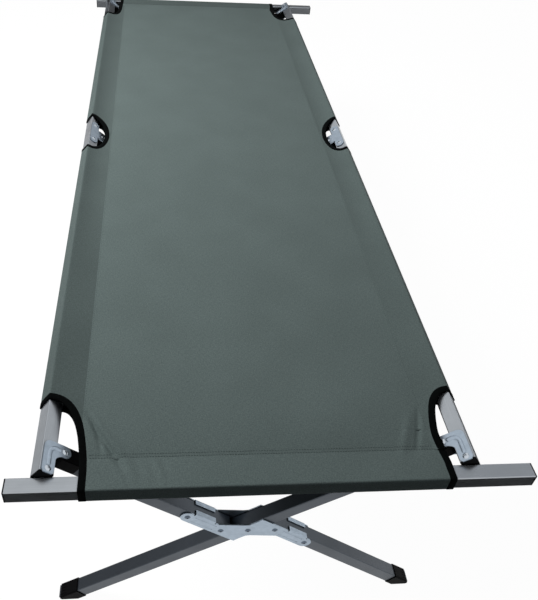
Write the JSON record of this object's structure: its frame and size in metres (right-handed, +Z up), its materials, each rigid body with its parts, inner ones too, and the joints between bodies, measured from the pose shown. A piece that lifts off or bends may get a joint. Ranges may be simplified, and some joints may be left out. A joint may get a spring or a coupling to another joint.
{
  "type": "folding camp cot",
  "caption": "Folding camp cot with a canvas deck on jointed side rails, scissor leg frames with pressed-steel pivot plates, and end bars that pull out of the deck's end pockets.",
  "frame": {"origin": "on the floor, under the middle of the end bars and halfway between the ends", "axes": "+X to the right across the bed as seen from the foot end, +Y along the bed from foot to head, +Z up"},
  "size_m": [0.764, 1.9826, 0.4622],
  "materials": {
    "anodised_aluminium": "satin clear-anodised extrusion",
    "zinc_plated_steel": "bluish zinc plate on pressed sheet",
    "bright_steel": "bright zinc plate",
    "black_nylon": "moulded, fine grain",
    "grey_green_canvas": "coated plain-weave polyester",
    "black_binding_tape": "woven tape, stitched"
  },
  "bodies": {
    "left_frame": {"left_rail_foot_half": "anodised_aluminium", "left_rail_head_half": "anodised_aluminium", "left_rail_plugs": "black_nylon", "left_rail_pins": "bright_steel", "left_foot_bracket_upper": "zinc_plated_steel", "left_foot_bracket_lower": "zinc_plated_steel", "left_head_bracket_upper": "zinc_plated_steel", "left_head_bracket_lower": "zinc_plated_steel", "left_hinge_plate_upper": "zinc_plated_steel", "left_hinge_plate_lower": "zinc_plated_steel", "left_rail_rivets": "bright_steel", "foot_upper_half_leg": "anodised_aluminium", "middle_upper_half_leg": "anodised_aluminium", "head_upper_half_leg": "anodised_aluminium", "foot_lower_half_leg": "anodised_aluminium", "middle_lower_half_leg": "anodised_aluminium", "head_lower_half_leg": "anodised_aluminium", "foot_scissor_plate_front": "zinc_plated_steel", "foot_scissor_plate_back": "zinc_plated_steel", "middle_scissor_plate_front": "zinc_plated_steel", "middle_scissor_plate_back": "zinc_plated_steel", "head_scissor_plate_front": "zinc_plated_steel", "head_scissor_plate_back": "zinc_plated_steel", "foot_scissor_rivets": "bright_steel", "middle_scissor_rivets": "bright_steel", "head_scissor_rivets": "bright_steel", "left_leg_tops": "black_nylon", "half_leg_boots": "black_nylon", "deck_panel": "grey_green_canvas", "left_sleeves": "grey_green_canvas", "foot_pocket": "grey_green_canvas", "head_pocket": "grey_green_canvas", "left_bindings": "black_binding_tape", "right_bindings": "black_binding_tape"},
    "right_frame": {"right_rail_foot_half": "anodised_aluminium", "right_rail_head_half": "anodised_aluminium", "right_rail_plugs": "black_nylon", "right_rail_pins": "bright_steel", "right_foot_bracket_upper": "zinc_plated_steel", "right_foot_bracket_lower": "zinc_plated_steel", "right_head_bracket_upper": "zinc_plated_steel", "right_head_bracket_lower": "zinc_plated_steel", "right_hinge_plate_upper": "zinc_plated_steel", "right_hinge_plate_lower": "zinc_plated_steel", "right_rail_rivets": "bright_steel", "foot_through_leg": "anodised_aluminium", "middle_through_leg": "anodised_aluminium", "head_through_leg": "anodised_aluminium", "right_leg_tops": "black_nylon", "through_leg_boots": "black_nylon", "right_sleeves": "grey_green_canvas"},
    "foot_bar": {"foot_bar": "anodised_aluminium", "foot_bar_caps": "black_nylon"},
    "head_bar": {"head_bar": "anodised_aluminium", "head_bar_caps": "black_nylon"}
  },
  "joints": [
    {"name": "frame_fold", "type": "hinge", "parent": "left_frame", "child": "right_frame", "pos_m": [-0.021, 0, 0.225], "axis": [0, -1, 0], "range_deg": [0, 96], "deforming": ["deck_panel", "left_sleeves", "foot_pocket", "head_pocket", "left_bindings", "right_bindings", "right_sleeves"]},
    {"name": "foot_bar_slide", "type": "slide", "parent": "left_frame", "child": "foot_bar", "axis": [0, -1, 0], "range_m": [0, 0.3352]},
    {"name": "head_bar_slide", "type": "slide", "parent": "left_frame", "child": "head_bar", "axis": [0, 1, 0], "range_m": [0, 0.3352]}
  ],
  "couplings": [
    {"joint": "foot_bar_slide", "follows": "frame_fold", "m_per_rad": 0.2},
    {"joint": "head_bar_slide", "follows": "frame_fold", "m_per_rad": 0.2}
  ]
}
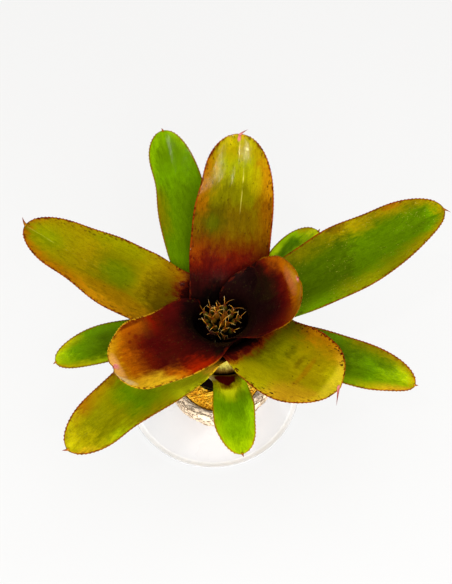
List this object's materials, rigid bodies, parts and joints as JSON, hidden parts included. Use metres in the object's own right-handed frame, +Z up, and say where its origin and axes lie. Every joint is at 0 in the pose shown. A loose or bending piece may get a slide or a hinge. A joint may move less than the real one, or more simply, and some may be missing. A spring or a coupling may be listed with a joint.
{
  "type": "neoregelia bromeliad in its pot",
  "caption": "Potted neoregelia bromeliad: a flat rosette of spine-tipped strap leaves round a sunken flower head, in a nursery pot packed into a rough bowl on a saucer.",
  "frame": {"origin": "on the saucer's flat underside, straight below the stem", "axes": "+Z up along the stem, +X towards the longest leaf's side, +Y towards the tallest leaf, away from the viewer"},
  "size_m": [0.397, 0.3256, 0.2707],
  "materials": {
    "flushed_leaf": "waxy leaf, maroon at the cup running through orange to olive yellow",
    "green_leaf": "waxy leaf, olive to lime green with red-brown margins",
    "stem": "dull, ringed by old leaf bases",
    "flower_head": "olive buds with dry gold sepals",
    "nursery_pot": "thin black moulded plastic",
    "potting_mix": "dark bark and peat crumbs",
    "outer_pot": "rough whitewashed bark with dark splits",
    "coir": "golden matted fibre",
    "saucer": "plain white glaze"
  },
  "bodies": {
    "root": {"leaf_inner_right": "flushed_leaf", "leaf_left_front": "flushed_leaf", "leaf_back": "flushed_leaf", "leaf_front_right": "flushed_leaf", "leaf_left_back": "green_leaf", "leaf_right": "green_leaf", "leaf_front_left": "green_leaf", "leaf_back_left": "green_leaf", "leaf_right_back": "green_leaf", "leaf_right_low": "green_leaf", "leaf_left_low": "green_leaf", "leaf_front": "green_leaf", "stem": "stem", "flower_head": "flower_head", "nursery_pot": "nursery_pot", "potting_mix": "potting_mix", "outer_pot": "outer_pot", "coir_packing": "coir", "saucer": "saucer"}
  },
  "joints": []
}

——

**Instruction:**
Go through the entries and repeat each one exactly.

**Result for this exercise:**
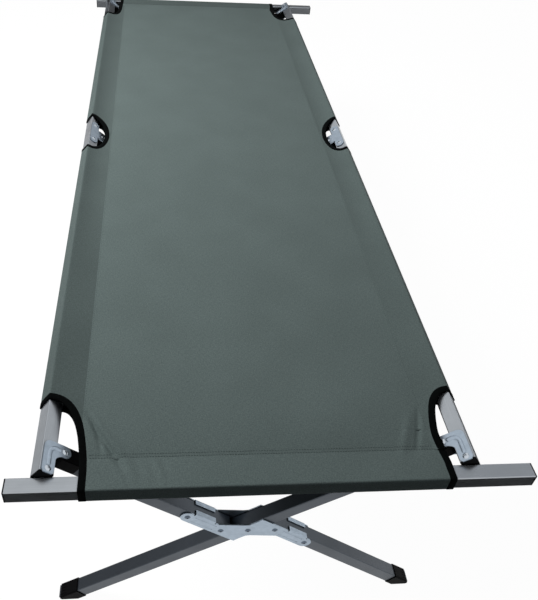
Write the JSON record of this object's structure: its frame and size in metres (right-handed, +Z up), its materials, each rigid body with its parts, inner ones too, and the joints between bodies, measured from the pose shown. A piece that lifts off or bends may get a joint. Ranges may be simplified, and some joints may be left out. A joint may get a spring or a coupling to another joint.
{
  "type": "folding camp cot",
  "caption": "Folding camp cot with a canvas deck on jointed side rails, scissor leg frames with pressed-steel pivot plates, and end bars that pull out of the deck's end pockets.",
  "frame": {"origin": "on the floor, under the middle of the end bars and halfway between the ends", "axes": "+X to the right across the bed as seen from the foot end, +Y along the bed from foot to head, +Z up"},
  "size_m": [0.764, 1.9826, 0.4622],
  "materials": {
    "anodised_aluminium": "satin clear-anodised extrusion",
    "zinc_plated_steel": "bluish zinc plate on pressed sheet",
    "bright_steel": "bright zinc plate",
    "black_nylon": "moulded, fine grain",
    "grey_green_canvas": "coated plain-weave polyester",
    "black_binding_tape": "woven tape, stitched"
  },
  "bodies": {
    "left_frame": {"left_rail_foot_half": "anodised_aluminium", "left_rail_head_half": "anodised_aluminium", "left_rail_plugs": "black_nylon", "left_rail_pins": "bright_steel", "left_foot_bracket_upper": "zinc_plated_steel", "left_foot_bracket_lower": "zinc_plated_steel", "left_head_bracket_upper": "zinc_plated_steel", "left_head_bracket_lower": "zinc_plated_steel", "left_hinge_plate_upper": "zinc_plated_steel", "left_hinge_plate_lower": "zinc_plated_steel", "left_rail_rivets": "bright_steel", "foot_upper_half_leg": "anodised_aluminium", "middle_upper_half_leg": "anodised_aluminium", "head_upper_half_leg": "anodised_aluminium", "foot_lower_half_leg": "anodised_aluminium", "middle_lower_half_leg": "anodised_aluminium", "head_lower_half_leg": "anodised_aluminium", "foot_scissor_plate_front": "zinc_plated_steel", "foot_scissor_plate_back": "zinc_plated_steel", "middle_scissor_plate_front": "zinc_plated_steel", "middle_scissor_plate_back": "zinc_plated_steel", "head_scissor_plate_front": "zinc_plated_steel", "head_scissor_plate_back": "zinc_plated_steel", "foot_scissor_rivets": "bright_steel", "middle_scissor_rivets": "bright_steel", "head_scissor_rivets": "bright_steel", "left_leg_tops": "black_nylon", "half_leg_boots": "black_nylon", "deck_panel": "grey_green_canvas", "left_sleeves": "grey_green_canvas", "foot_pocket": "grey_green_canvas", "head_pocket": "grey_green_canvas", "left_bindings": "black_binding_tape", "right_bindings": "black_binding_tape"},
    "right_frame": {"right_rail_foot_half": "anodised_aluminium", "right_rail_head_half": "anodised_aluminium", "right_rail_plugs": "black_nylon", "right_rail_pins": "bright_steel", "right_foot_bracket_upper": "zinc_plated_steel", "right_foot_bracket_lower": "zinc_plated_steel", "right_head_bracket_upper": "zinc_plated_steel", "right_head_bracket_lower": "zinc_plated_steel", "right_hinge_plate_upper": "zinc_plated_steel", "right_hinge_plate_lower": "zinc_plated_steel", "right_rail_rivets": "bright_steel", "foot_through_leg": "anodised_aluminium", "middle_through_leg": "anodised_aluminium", "head_through_leg": "anodised_aluminium", "right_leg_tops": "black_nylon", "through_leg_boots": "black_nylon", "right_sleeves": "grey_green_canvas"},
    "foot_bar": {"foot_bar": "anodised_aluminium", "foot_bar_caps": "black_nylon"},
    "head_bar": {"head_bar": "anodised_aluminium", "head_bar_caps": "black_nylon"}
  },
  "joints": [
    {"name": "frame_fold", "type": "hinge", "parent": "left_frame", "child": "right_frame", "pos_m": [-0.021, 0, 0.225], "axis": [0, -1, 0], "range_deg": [0, 96], "deforming": ["deck_panel", "left_sleeves", "foot_pocket", "head_pocket", "left_bindings", "right_bindings", "right_sleeves"]},
    {"name": "foot_bar_slide", "type": "slide", "parent": "left_frame", "child": "foot_bar", "axis": [0, -1, 0], "range_m": [0, 0.3352]},
    {"name": "head_bar_slide", "type": "slide", "parent": "left_frame", "child": "head_bar", "axis": [0, 1, 0], "range_m": [0, 0.3352]}
  ],
  "couplings": [
    {"joint": "foot_bar_slide", "follows": "frame_fold", "m_per_rad": 0.2},
    {"joint": "head_bar_slide", "follows": "frame_fold", "m_per_rad": 0.2}
  ]
}
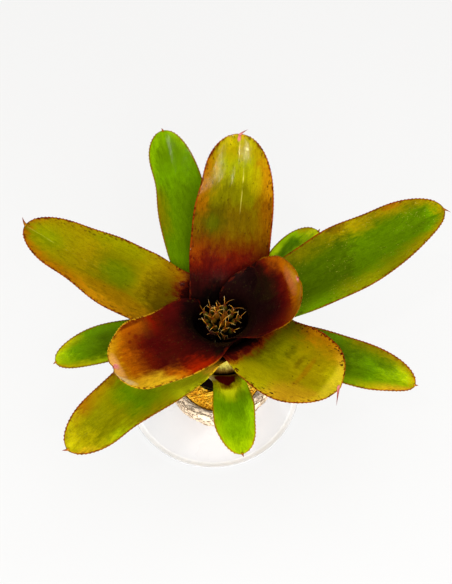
List this object's materials, rigid bodies, parts and joints as JSON, hidden parts included. Use metres in the object's own right-handed frame, +Z up, and say where its origin and axes lie. Every joint is at 0 in the pose shown. A loose or bending piece may get a slide or a hinge. A joint may move less than the real one, or more simply, and some may be missing. A spring or a coupling may be listed with a joint.
{
  "type": "neoregelia bromeliad in its pot",
  "caption": "Potted neoregelia bromeliad: a flat rosette of spine-tipped strap leaves round a sunken flower head, in a nursery pot packed into a rough bowl on a saucer.",
  "frame": {"origin": "on the saucer's flat underside, straight below the stem", "axes": "+Z up along the stem, +X towards the longest leaf's side, +Y towards the tallest leaf, away from the viewer"},
  "size_m": [0.397, 0.3256, 0.2707],
  "materials": {
    "flushed_leaf": "waxy leaf, maroon at the cup running through orange to olive yellow",
    "green_leaf": "waxy leaf, olive to lime green with red-brown margins",
    "stem": "dull, ringed by old leaf bases",
    "flower_head": "olive buds with dry gold sepals",
    "nursery_pot": "thin black moulded plastic",
    "potting_mix": "dark bark and peat crumbs",
    "outer_pot": "rough whitewashed bark with dark splits",
    "coir": "golden matted fibre",
    "saucer": "plain white glaze"
  },
  "bodies": {
    "root": {"leaf_inner_right": "flushed_leaf", "leaf_left_front": "flushed_leaf", "leaf_back": "flushed_leaf", "leaf_front_right": "flushed_leaf", "leaf_left_back": "green_leaf", "leaf_right": "green_leaf", "leaf_front_left": "green_leaf", "leaf_back_left": "green_leaf", "leaf_right_back": "green_leaf", "leaf_right_low": "green_leaf", "leaf_left_low": "green_leaf", "leaf_front": "green_leaf", "stem": "stem", "flower_head": "flower_head", "nursery_pot": "nursery_pot", "potting_mix": "potting_mix", "outer_pot": "outer_pot", "coir_packing": "coir", "saucer": "saucer"}
  },
  "joints": []
}